Concerned about the growing number of scammers, Elisabeth, now living in Texas, carried out her own investigation to find out what was going on at two so-called agencies in the UK.
“They turned out to be the same agency,” Elisabeth observed. “You upload a picture of yourself or your child and then they’ve got your phone number and your e-mail address. I did it with a snapshot picture of my daughter, just to see what they're up to and what they're doing. And then this guy phoned me up because he had my phone number and I could tell in the background that he's, like sat in a call centre type of thing, you know, because you can hear it.
“He said: ‘We’ll bring you in. We've got studios in Manchester, Birmingham, London. We'll bring you into our studio. You just have to pay a £50 deposit. Your daughter will get hair and makeup done professionally and then our photographer will take her pictures and do a portfolio to see if she passes the test.’”

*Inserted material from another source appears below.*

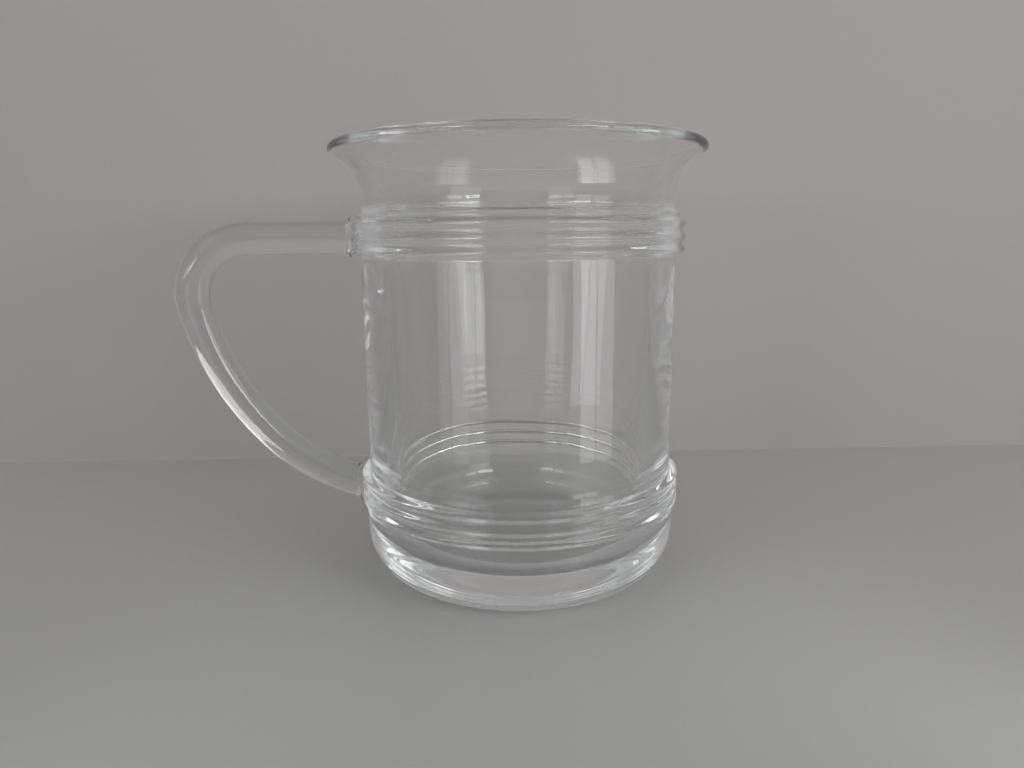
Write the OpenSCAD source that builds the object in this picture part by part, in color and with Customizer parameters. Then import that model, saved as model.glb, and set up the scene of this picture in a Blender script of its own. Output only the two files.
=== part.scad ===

Using her knowledge from two decades in the industry, Elisabeth asked how many photos her daughter would require for her portfolio. She was told a minimum of ten photographs would be needed, costing £50-£100 a pop.
“You're talking about anywhere from £500 to £1000 that you're going to give them right at the end of it,” Elizabeth fumed. “They're doing this over and over and over again to people. And they're making millions.”
I asked her what advice she would give to an aspiring model to detect a scam and prevent financial or sexual exploitation.
“Avoid any agency that is going to ask you to pay any money up front. You shouldn't do it all that they require as an agency is what is called polaroids, which all it is is a plain snapshot picture of yourself against a plain white wall as what you look like every day. So that is not being caked up in, in makeup and having your hair done. It's like what they want to see is what you look like when you walk through that door. They don't want you to send professional pictures.”
“These ‘agencies’ are preying on people by doing these scams; the number one rule is you should never ever pay an agency upfront any kind of money at all.”